Task brief:
What is wanted is an exact restatement of the lines from the one with "clear_scene()" through the one with "for member in", both included, and of no other lines.
::::
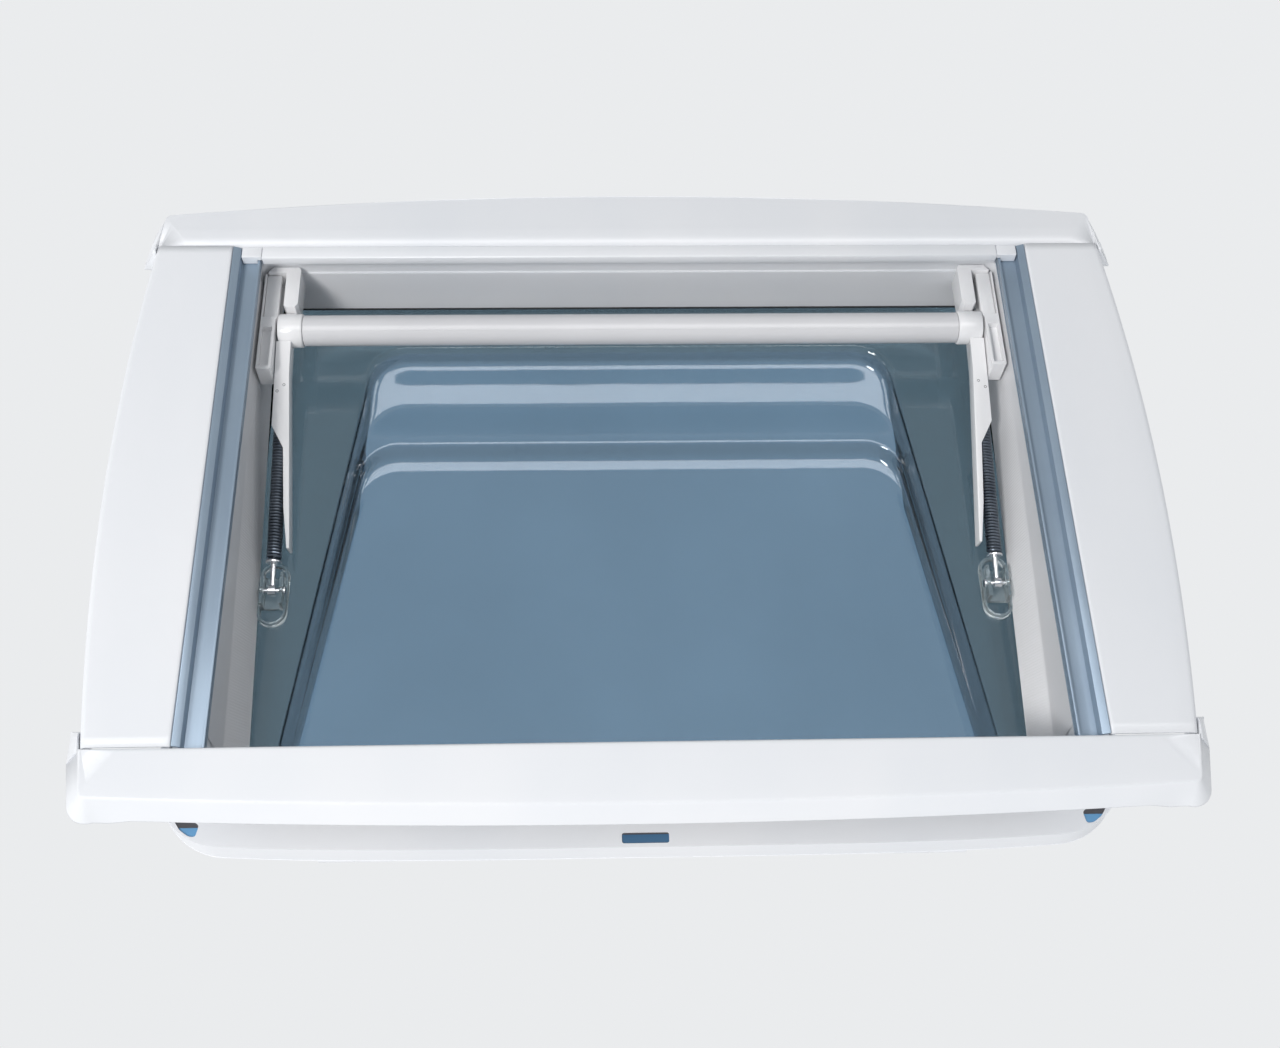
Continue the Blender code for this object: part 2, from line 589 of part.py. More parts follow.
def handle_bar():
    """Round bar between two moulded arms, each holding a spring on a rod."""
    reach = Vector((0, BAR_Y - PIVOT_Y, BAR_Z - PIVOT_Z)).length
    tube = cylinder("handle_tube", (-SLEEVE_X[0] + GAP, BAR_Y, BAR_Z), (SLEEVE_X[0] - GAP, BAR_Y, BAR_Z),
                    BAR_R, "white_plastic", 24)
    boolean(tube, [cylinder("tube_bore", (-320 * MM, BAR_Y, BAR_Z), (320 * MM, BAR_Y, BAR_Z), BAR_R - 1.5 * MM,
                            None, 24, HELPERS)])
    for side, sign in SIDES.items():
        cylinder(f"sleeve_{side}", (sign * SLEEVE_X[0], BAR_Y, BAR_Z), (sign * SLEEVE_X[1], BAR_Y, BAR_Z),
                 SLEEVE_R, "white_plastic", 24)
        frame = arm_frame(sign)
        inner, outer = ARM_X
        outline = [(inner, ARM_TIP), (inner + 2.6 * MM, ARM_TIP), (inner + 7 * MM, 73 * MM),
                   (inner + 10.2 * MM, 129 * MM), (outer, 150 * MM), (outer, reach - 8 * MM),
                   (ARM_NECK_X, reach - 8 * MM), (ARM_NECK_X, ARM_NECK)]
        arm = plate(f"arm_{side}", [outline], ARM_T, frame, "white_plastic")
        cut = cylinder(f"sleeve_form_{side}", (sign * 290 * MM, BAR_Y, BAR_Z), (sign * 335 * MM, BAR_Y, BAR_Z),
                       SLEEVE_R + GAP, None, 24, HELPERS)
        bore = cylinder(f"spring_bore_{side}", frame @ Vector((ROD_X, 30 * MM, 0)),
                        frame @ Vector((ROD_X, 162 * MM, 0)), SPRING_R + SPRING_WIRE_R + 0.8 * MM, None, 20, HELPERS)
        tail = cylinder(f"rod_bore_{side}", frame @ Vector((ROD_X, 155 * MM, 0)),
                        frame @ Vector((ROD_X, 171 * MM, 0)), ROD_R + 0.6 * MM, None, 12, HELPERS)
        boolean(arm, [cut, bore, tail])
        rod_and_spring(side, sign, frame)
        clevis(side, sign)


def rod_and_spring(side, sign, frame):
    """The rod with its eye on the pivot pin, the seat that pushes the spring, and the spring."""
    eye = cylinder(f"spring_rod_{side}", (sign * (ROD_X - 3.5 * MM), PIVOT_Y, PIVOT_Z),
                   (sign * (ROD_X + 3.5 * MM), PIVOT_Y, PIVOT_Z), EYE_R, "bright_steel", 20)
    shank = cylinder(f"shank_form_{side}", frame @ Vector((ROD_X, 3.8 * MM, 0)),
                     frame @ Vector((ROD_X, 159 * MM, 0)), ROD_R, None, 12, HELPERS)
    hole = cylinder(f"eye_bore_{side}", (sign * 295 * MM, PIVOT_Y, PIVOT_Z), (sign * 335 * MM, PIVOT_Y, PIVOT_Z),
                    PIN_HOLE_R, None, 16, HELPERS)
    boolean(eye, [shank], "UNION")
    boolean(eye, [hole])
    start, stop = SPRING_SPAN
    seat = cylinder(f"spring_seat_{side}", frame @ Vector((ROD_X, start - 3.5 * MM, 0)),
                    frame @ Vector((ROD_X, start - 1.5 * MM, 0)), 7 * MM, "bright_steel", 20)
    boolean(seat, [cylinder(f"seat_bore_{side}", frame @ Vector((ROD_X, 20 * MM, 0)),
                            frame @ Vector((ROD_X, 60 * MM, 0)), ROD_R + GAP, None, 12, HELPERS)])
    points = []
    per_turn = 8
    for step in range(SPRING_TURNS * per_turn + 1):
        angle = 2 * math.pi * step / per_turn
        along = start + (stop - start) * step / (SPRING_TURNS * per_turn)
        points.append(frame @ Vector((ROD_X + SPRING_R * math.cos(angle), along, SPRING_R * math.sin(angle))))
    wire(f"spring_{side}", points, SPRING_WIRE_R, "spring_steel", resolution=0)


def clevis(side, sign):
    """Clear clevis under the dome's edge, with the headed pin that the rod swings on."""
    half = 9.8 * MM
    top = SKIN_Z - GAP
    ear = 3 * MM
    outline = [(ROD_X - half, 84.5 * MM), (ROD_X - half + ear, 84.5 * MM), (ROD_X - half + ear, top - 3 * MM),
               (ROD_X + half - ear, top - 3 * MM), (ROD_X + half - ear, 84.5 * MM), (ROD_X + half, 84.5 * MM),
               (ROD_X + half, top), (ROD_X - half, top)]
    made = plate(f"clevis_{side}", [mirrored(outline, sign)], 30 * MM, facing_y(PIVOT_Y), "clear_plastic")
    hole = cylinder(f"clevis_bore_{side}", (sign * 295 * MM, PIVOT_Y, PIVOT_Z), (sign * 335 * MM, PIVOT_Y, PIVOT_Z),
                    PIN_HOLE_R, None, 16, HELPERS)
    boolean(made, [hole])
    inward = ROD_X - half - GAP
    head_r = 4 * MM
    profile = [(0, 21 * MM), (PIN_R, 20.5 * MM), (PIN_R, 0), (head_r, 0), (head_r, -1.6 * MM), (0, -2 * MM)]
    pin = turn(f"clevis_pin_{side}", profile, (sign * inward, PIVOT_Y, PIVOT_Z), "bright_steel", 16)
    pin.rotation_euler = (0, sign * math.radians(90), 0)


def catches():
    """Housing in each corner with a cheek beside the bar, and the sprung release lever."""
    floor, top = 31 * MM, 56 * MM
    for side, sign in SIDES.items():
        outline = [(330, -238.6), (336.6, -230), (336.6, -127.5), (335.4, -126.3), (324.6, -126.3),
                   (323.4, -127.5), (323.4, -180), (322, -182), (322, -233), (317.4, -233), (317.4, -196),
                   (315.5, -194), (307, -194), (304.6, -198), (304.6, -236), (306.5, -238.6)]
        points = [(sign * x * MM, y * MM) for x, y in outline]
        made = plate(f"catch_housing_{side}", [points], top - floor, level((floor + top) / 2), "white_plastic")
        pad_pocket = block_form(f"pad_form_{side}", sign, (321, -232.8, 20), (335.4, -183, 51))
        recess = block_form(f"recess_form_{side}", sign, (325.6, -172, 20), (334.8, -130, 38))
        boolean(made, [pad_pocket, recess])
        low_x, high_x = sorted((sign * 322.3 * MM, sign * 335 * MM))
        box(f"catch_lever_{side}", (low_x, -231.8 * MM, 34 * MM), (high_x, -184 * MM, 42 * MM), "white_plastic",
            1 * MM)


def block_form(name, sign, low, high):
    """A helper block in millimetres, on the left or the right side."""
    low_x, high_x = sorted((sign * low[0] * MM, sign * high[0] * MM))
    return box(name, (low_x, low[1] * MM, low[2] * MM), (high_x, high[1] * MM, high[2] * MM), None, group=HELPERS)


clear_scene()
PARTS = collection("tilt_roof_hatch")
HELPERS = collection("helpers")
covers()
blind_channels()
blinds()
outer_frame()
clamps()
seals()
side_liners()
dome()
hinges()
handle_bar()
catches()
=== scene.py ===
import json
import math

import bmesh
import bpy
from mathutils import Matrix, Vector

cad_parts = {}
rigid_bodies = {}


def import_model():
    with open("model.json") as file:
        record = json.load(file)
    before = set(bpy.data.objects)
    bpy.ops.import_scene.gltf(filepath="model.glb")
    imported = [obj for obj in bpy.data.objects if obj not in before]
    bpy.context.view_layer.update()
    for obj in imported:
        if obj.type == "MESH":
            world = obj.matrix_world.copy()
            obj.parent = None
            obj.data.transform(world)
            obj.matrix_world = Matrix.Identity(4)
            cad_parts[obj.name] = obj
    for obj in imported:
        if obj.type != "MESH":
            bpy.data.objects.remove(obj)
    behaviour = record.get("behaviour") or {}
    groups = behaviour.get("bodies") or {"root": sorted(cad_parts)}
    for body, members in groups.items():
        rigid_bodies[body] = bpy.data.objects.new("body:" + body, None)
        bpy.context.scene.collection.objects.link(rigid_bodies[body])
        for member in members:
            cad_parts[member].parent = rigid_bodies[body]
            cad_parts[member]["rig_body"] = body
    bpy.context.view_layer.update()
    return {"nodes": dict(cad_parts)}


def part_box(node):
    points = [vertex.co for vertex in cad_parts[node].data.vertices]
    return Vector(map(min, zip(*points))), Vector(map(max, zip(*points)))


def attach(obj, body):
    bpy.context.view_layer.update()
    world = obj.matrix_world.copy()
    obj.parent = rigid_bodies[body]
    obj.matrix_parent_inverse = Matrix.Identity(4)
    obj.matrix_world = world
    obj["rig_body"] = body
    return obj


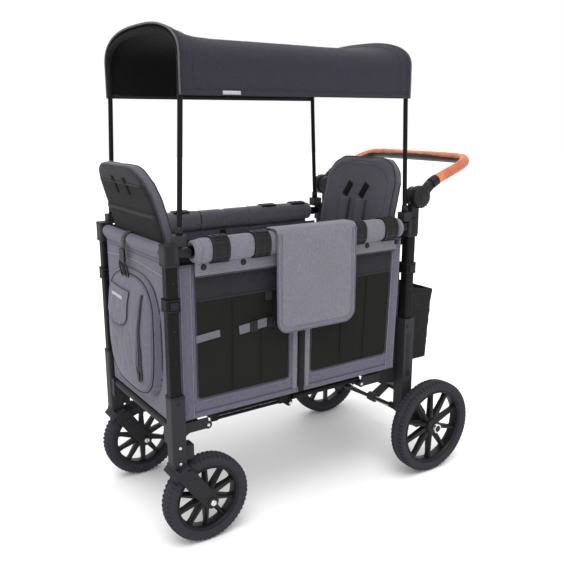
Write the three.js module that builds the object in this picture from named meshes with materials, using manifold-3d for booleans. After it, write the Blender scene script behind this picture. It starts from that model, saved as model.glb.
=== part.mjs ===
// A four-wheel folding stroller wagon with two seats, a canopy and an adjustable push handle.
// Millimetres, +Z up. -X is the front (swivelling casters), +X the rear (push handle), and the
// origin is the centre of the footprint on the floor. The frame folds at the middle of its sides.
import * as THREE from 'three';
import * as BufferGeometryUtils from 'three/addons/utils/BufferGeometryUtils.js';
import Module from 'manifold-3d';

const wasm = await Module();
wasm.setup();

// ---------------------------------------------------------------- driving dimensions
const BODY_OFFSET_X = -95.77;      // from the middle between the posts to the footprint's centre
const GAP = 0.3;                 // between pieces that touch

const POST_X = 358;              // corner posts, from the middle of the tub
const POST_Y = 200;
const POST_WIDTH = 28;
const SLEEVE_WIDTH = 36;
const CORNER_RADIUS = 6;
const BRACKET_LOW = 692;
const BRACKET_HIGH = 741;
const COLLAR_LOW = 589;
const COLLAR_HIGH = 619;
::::
Finished answer:
clear_scene()
PARTS = collection("tilt_roof_hatch")
HELPERS = collection("helpers")
covers()
blind_channels()
blinds()
outer_frame()
clamps()
seals()
side_liners()
dome()
hinges()
handle_bar()
catches()
=== scene.py ===
import json
import math

import bmesh
import bpy
from mathutils import Matrix, Vector

cad_parts = {}
rigid_bodies = {}


def import_model():
    with open("model.json") as file:
        record = json.load(file)
    before = set(bpy.data.objects)
    bpy.ops.import_scene.gltf(filepath="model.glb")
    imported = [obj for obj in bpy.data.objects if obj not in before]
    bpy.context.view_layer.update()
    for obj in imported:
        if obj.type == "MESH":
            world = obj.matrix_world.copy()
            obj.parent = None
            obj.data.transform(world)
            obj.matrix_world = Matrix.Identity(4)
            cad_parts[obj.name] = obj
    for obj in imported:
        if obj.type != "MESH":
            bpy.data.objects.remove(obj)
    behaviour = record.get("behaviour") or {}
    groups = behaviour.get("bodies") or {"root": sorted(cad_parts)}
    for body, members in groups.items():
        rigid_bodies[body] = bpy.data.objects.new("body:" + body, None)
        bpy.context.scene.collection.objects.link(rigid_bodies[body])
        for member in members:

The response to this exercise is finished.